The retailer, whose finances have been under pressure from the slowdown in consumer spending is backing up the Sh1.8 billion it expects from the sale proceeds with a Sh4 billion syndicated medium term loan from NIC, KCB, CFC Stanbic and Barclays banks.

Should the two deals come through, Nakumatt will have in its pockets a total of Sh5.8 billion in new cash that Mr Shah says will go into financing regional expansion as well as boosting stocks.

The entry of the European-based investor billionaire Mo Ibrahim is expected to send positive signals about the growth potential into Kenya’s retail market and raise Kenya’s profile as a viable investment destination.

It would also mark an indirect come-back for the Sudanese-born British national who until mid last year was the majority shareholder in Kenya’s second mobile phone service provider then known as Celtel.

Mr Ibrahim is one of the world’s most closely watched investors and was named Britain’s most influential black person last year, besides also appearing on the Forbes 2008 Rich List and the TIME’s 100 list for the last two years.

Mr Ibrahim, who owns a business empire estimated to be worth over $2.5billion (Sh190 billion), made his fortune as a telecoms expert and entrepreneur.

He is the founder of MSI Cellular Investments that he later renamed Celtel International and whose footprints spread over 15 African countries.

In 2005 he sold his flagship company to MTC of Kuwait for a reported $3.4 billion and has since devoted more of his time to philanthropy through his Mo Ibrahim Foundation which awards former African heads of state who demonstrate excellence in leadership in office.

Mr Ibrahim is the chair of Satya Capital’s advisory board, which manages a multi-million dollar fund dedicated to investing between $20 million and $50 million in high growth potential businesses in Africa.

Last month, Satya invested $18 million in Nigeria’s Hygeia Ltd, a multi-specialist healthcare provider based in Lagos.

The private investment firm also put in an undisclosed amount of money in Guaranty Trust Bank last year and topped up the investment this year.

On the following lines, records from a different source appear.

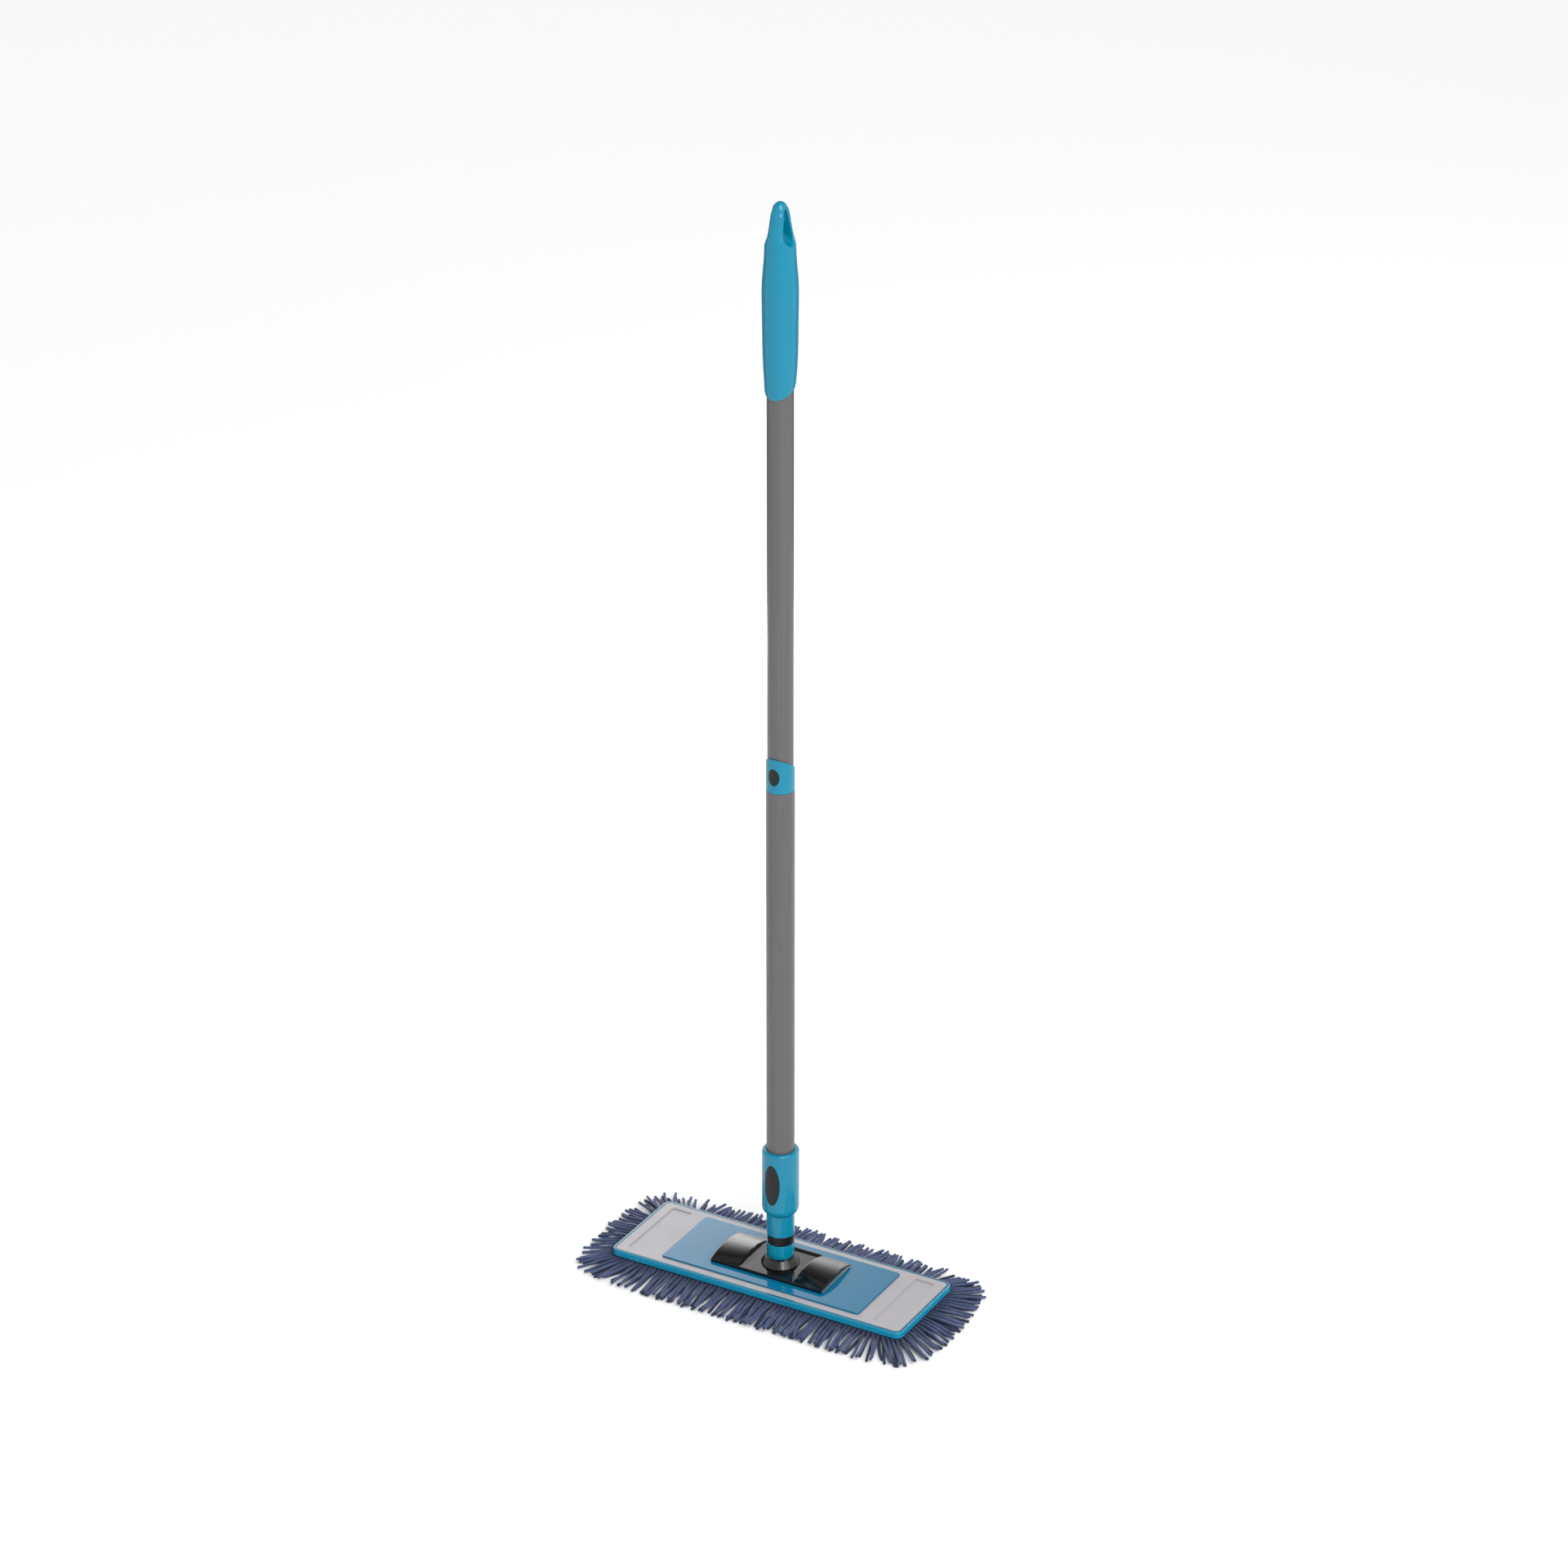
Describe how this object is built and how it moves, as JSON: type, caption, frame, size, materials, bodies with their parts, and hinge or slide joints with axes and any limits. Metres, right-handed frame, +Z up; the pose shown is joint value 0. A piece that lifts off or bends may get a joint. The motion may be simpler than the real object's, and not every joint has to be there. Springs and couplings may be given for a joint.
{
  "type": "flat mop",
  "caption": "Flat floor mop: fringed microfibre pad on an oblong plate, hooded universal joint, telescopic pole and moulded grip with a hanging hole.",
  "frame": {"origin": "on the floor under the pole's axis, at the centre of the pad", "axes": "+X along the mop head's long side, -Y the side the push buttons face, +Z up along the pole"},
  "size_m": [0.414, 0.1924, 1.143],
  "materials": {
    "blue_plastic": "satin moulded polypropylene",
    "blue_gloss_plastic": "high gloss",
    "light_grey_plastic": "satin",
    "black_gloss_plastic": "high gloss",
    "black_plastic": "satin",
    "grey_tube": "satin grey coating",
    "steel": "bright zinc plate",
    "microfibre": "slate blue chenille",
    "pad_cloth": "woven backing",
    "hook_tape": "nylon hooks"
  },
  "bodies": {
    "head": {"pad_pile": "microfibre", "pad_backing": "pad_cloth", "pad_fringe": "microfibre", "mop_frame": "blue_plastic", "hook_strip_front": "hook_tape", "hook_strip_rear": "hook_tape", "top_cover": "light_grey_plastic", "inset_panel": "blue_gloss_plastic", "swivel_base": "black_gloss_plastic", "joint_cup": "black_gloss_plastic", "pivot_post": "black_plastic", "base_screw_1": "steel", "base_screw_2": "steel", "base_screw_3": "steel", "base_screw_4": "steel", "cover_screw_1": "steel", "cover_screw_2": "steel", "cover_screw_3": "steel", "cover_screw_4": "steel"},
    "yoke": {"swivel_yoke": "black_plastic", "yoke_pin": "steel", "hood_pin_front": "steel", "hood_pin_rear": "steel"},
    "neck": {"hood": "blue_plastic", "neck_band": "black_gloss_plastic", "neck_screw": "steel", "socket": "blue_plastic"},
    "release_button": {"socket_button": "black_plastic", "socket_lock_ring": "black_plastic"},
    "lower_pole": {"lower_tube": "grey_tube", "collar": "blue_plastic", "clamp_ring": "steel"},
    "telescope_button": {"collar_button": "black_plastic"},
    "upper_pole": {"upper_tube": "grey_tube", "guide_bush": "black_plastic", "grip": "blue_plastic"}
  },
  "joints": [
    {"name": "tilt_fore_aft", "type": "hinge", "parent": "head", "child": "yoke", "pos_m": [0, 0, 0.0366], "axis": [1, 0, 0], "range_deg": [-42, 42]},
    {"name": "tilt_side", "type": "hinge", "parent": "yoke", "child": "neck", "pos_m": [0, 0, 0.0366], "axis": [0, 1, 0], "range_deg": [-20, 20]},
    {"name": "socket_button_press", "type": "slide", "parent": "neck", "child": "release_button", "axis": [0, 1, 0], "range_m": [0, 0.0015], "stiffness_N_per_m": 3000},
    {"name": "pole_release", "type": "slide", "parent": "neck", "child": "lower_pole", "axis": [0, 0, 1], "range_m": [0, 0.062]},
    {"name": "collar_button_press", "type": "slide", "parent": "lower_pole", "child": "telescope_button", "axis": [0, 1, 0], "range_m": [0, 0.0007], "stiffness_N_per_m": 4000},
    {"name": "telescope", "type": "slide", "parent": "lower_pole", "child": "upper_pole", "axis": [0, 0, 1], "range_m": [-0.36, 0]}
  ]
}
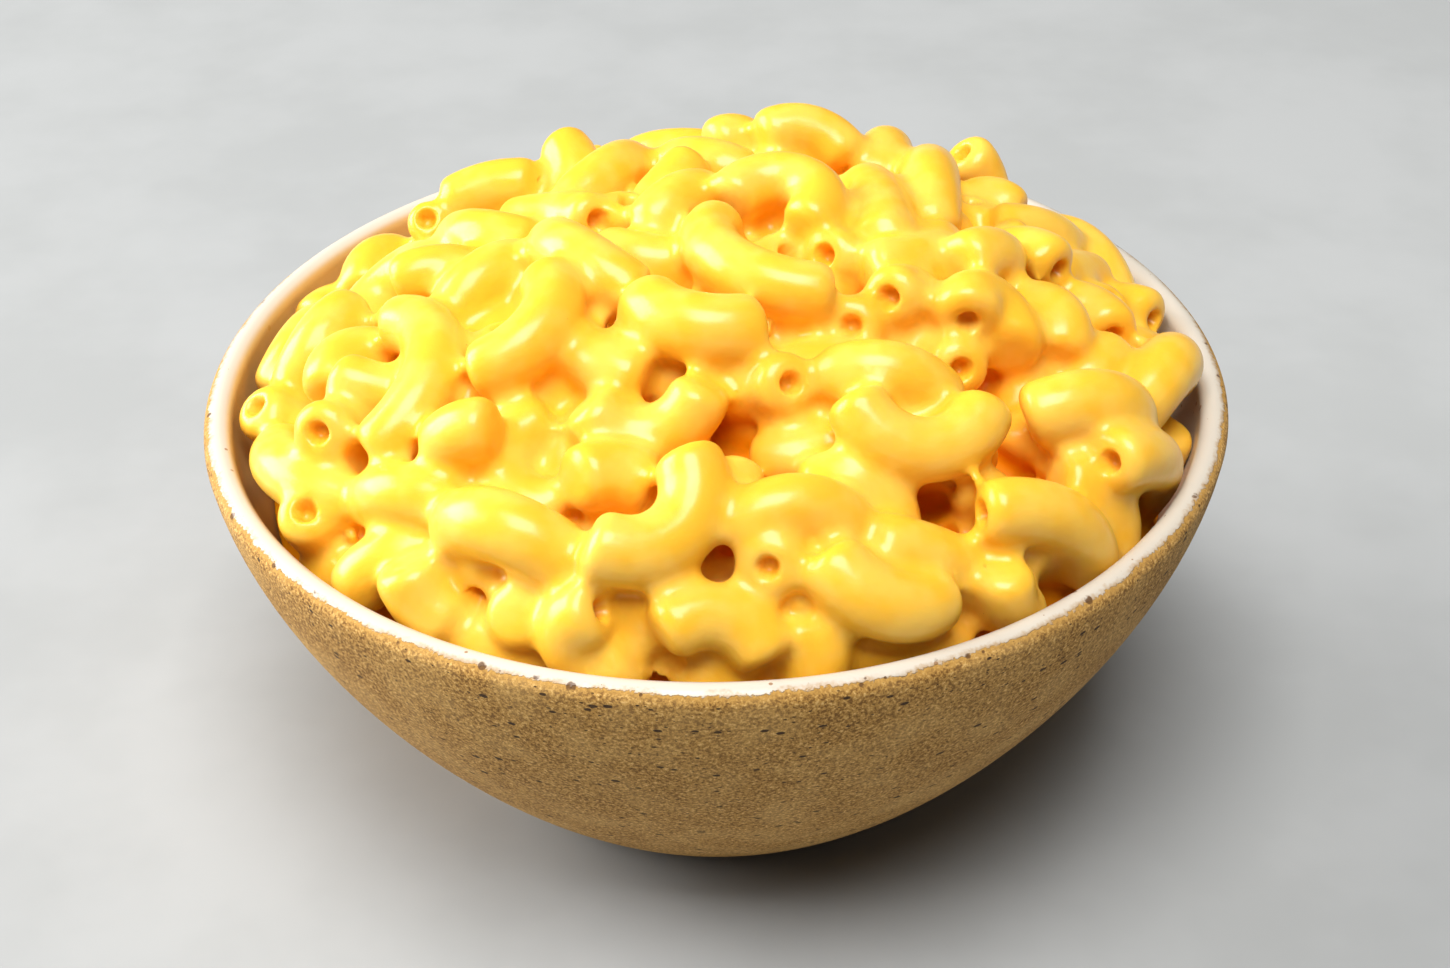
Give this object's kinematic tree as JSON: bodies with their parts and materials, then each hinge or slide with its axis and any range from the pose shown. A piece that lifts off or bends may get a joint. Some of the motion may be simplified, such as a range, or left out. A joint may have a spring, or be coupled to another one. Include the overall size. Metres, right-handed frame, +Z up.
{
  "type": "mac and cheese in its bowl",
  "caption": "Elbow macaroni in smooth cheese sauce, heaped above the rim of a round stoneware bowl with a tapering body and a flat foot.",
  "frame": {"origin": "on the surface that the bowl stands on, under the middle of its foot", "axes": "+Z up; -Y towards the viewer of the picture, +X to the right as the viewer sees it"},
  "size_m": [0.1596, 0.1596, 0.0996],
  "materials": {
    "bowl": "raw speckled sandy stoneware outside, satin off-white glaze inside and over the rim",
    "macaroni_heap": null
  },
  "bodies": {
    "root": {"bowl": "bowl", "macaroni_heap": "macaroni_heap"}
  },
  "joints": []
}
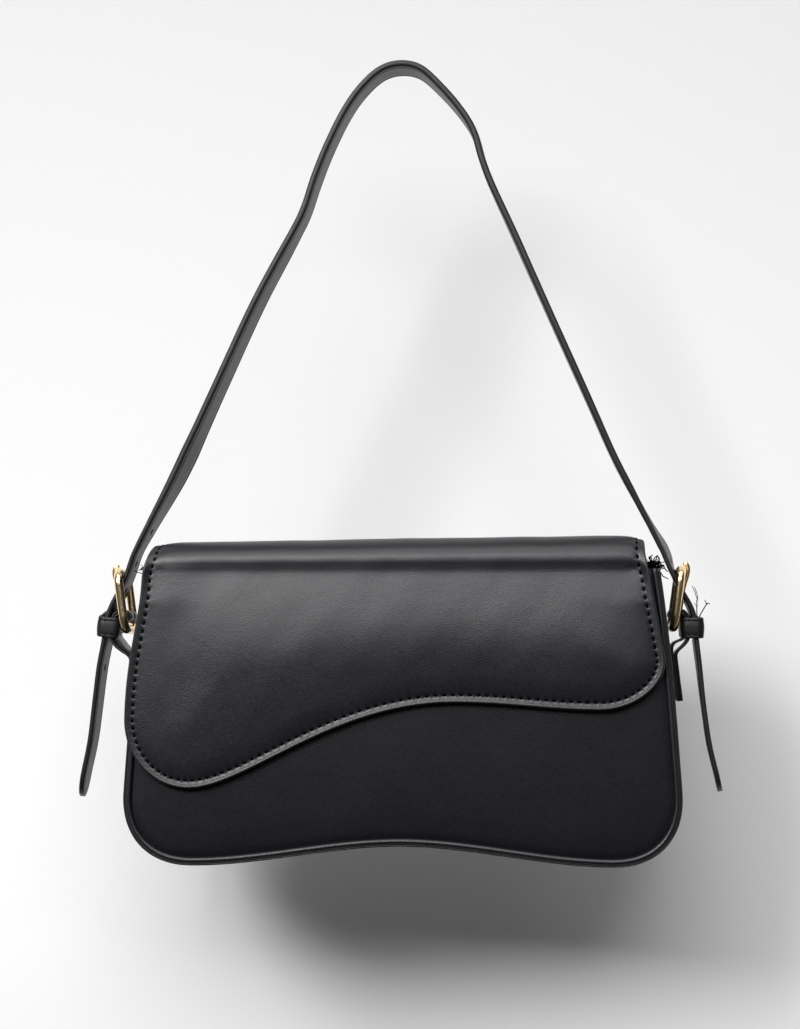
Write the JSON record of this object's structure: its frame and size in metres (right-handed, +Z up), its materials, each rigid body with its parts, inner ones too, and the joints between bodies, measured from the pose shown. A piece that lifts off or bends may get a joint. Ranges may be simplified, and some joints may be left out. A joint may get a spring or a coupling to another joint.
{
  "type": "baguette bag",
  "caption": "Long low shoulder bag of black imitation leather with a wavy flap, hanging by a buckled strap.",
  "frame": {"origin": "underside of the strap at its highest point, where a hook holds it", "axes": "+X to the right as seen from the front, +Y from the front to the back, +Z up along the hanging bag"},
  "size_m": [0.3047, 0.0608, 0.3845],
  "materials": {
    "leather": "satin",
    "strap_leather": "satin",
    "lining": "matte",
    "board": "matte",
    "gold_metal": "polished",
    "zip_tape": "matte"
  },
  "bodies": {
    "strap": {"shoulder_strap": "strap_leather", "loop_left": "strap_leather", "loop_right": "strap_leather", "keeper_left": "strap_leather", "keeper_right": "strap_leather"},
    "bag": {"front_panel": "leather", "back_panel": "leather", "gusset": "leather", "piping_front": "leather", "piping_back": "leather", "lining": "lining", "tab_left": "strap_leather", "tab_right": "strap_leather", "flap_seam": "leather", "zip_end_left": "zip_tape", "zip_end_right": "zip_tape", "snap_socket": "gold_metal"},
    "flap_roll": {"flap_top": "leather"},
    "flap_front": {"flap_face": "leather", "flap_board": "board", "flap_lining": "lining", "snap_stud": "gold_metal"},
    "left_buckle": {"buckle_left": "gold_metal"},
    "right_buckle": {"buckle_right": "gold_metal"},
    "left_prong": {"prong_left": "gold_metal"},
    "right_prong": {"prong_right": "gold_metal"},
    "front_zip": {"zip_tape_front": "zip_tape", "zip_teeth_front": "gold_metal"},
    "back_zip": {"zip_tape_back": "zip_tape", "zip_teeth_back": "gold_metal"},
    "slider": {"zip_slider": "gold_metal"},
    "pull": {"zip_pull": "gold_metal"}
  },
  "joints": [
    {"name": "bag_swing", "type": "hinge", "parent": "strap", "child": "bag", "pos_m": [0, 0, -0.286], "axis": [1, 0, 0], "range_deg": [-60, 60]},
    {"name": "flap_lift", "type": "hinge", "parent": "bag", "child": "flap_roll", "pos_m": [0, 0.029, -0.2429], "axis": [-1, 0, 0], "range_deg": [0, 12]},
    {"name": "flap_fold", "type": "hinge", "parent": "flap_roll", "child": "flap_front", "pos_m": [0, -0.0318, -0.2442], "axis": [-1, 0, 0], "range_deg": [0, 135]},
    {"name": "left_buckle_pivot", "type": "hinge", "parent": "strap", "child": "left_buckle", "pos_m": [-0.13158, 0, -0.2647], "axis": [0, -1, 0], "range_deg": [0, 3]},
    {"name": "right_buckle_pivot", "type": "hinge", "parent": "strap", "child": "right_buckle", "pos_m": [0.13028, 0, -0.264], "axis": [0, 1, 0], "range_deg": [0, 3]},
    {"name": "left_prong_pivot", "type": "hinge", "parent": "left_buckle", "child": "left_prong", "pos_m": [-0.13158, 0, -0.2647], "axis": [0, -1, 0], "range_deg": [0, 3]},
    {"name": "right_prong_pivot", "type": "hinge", "parent": "right_buckle", "child": "right_prong", "pos_m": [0.13028, 0, -0.264], "axis": [0, 1, 0], "range_deg": [0, 3]},
    {"name": "front_zip_fold", "type": "hinge", "parent": "bag", "child": "front_zip", "pos_m": [0, -0.024, -0.2439], "axis": [-1, 0, 0], "range_deg": [0, 80]},
    {"name": "back_zip_fold", "type": "hinge", "parent": "bag", "child": "back_zip", "pos_m": [0, 0.024, -0.2439], "axis": [-1, 0, 0], "range_deg": [-80, 0]},
    {"name": "zip_slide", "type": "slide", "parent": "bag", "child": "slider", "axis": [-1, 0, 0], "range_m": [0, 0.208]},
    {"name": "pull_hinge", "type": "hinge", "parent": "slider", "child": "pull", "pos_m": [0.1045, 0, -0.2404], "axis": [0, 1, 0], "range_deg": [0, 15]}
  ],
  "couplings": [
    {"joint": "flap_lift", "follows": "flap_fold", "ratio": 0.088889},
    {"joint": "back_zip_fold", "follows": "front_zip_fold", "ratio": -1}
  ]
}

Guaranty Bank is a Nigeria-based corporate financier with operations in Anglophone West Africa and the United Kingdom.

“Mo invested in mobile telephony in Africa long before everyone else, he has made his money by making the right calls and his interest in the region means there is something interesting,” said George Odo, managing director for African Capital Partners, a private equity firm.

Head of fund management at Sanlam Investment Einsten Kihanda said Kenya’s relatively fast population growth (estimated at about 2.5 per cent) positions retail business among the high growth potential sectors.

Supermarkets account for about a third of the total retail space in Kenya, according to details in a confidential Uchumi strategic plan seen by Business Daily.

The report ranks Nakumatt as Kenya’s leading retail chain by sales revenue while Tuskys Supermarkets comes second in the pecking order.

Other players in the highly competitive field are listed as Ukwala, Chandarana, Stagematt and Woolmatt.

“Nakumatt’s expansion into the region is a success story and an investment in the business by an investor of Mo’s profile would be seen as a vote of confidence in the management,” said Mr Kihanda.

The Sanlam manager said a 30 per cent stake may not necessarily give Satya the leeway to push for an overhaul of Nakumatt management team.

Mr Shah said the new investors would be getting some seats on the executive board of directors.

A series of misfortunes that struck the retailer in the past twelve months and a softening economy which eroded consumers’ purchasing power pushed Nakumatt into a liquidity squeeze prompting the current search for an equity partner.

The firm was starved of an estimated Sh240 million in average monthly revenue following demolition of its Thika Road outlet late last year which was said to be sitting on a government road reserve and the razing down of its “down town” city centre store.

The retailer also took a hit in 2006 after the Central Bank of Kenya put its main banker, Charterhouse Bank, under statutory management.

Mr Odo of African Capital Partners said a successful cash injection for Nakumatt may offer a lead as to how Uchumi- Kenya’s one time leading supermarket chain that almost went burst following a botched expansion plan- can shore up its capital base.

Last week, Uchumi’s receiver manager Jonathan Ciano announced that he would be requesting creditors and the Kenya government (a shareholder) to convert their debts in the firm into equity to facilitate its return to trading at the Nairobi Stock Exchange.

Uchumi has been on a recovery path in the last three years after being placed under receivership in 2006 weighed down by a Sh1.3 billion debt.

Figures provided by Uchumi indicate that out of Sh900 million owed to suppliers, Sh708 million had been cleared.

Mr Ciano added that secured debt owed to banks plus accrued interest that amounts to Sh979 million will be cleared by next week.

Plans to shore up the supermarket’s capital base which was eroded during the loss-making years of the first half of this decade have not been successful as two debenture offers to existing shareholders have returned undersubscribed.